■ Problem details: Of all the lines in the data below, how many contain "part"? Report that number alone.

##### Dataset excerpt #####

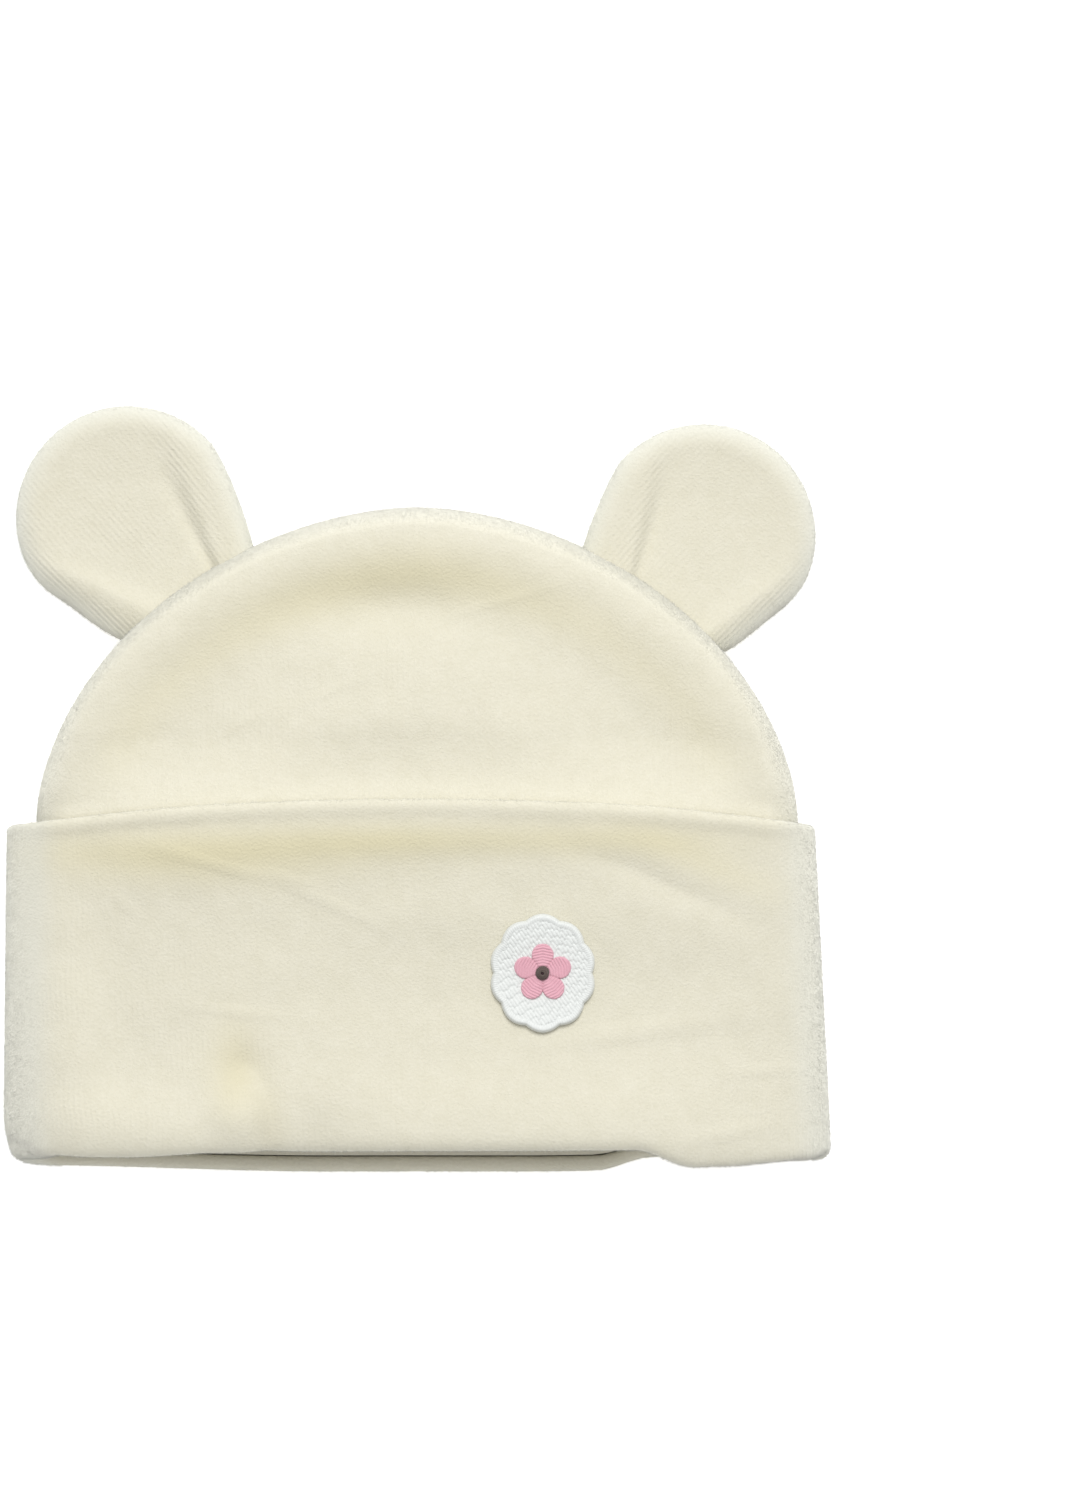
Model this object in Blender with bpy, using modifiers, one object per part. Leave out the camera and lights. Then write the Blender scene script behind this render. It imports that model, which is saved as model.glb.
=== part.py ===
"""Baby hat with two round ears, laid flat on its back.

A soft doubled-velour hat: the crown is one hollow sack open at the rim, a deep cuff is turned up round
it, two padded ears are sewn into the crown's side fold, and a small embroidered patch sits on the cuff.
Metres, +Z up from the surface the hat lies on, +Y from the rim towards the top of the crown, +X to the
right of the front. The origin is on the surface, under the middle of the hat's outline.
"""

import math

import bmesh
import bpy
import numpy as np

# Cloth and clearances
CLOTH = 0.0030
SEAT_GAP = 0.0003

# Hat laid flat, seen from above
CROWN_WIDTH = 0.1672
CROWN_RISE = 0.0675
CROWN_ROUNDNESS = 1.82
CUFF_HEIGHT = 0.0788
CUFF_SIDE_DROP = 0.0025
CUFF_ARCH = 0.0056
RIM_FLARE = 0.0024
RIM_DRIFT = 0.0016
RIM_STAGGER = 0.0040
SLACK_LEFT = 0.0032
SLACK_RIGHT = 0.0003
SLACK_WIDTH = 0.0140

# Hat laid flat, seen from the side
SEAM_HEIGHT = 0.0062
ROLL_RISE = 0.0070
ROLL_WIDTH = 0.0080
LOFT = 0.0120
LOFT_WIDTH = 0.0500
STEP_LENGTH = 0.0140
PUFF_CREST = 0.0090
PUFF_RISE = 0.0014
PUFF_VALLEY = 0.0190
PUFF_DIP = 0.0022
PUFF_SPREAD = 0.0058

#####

■ Solved exercise: 2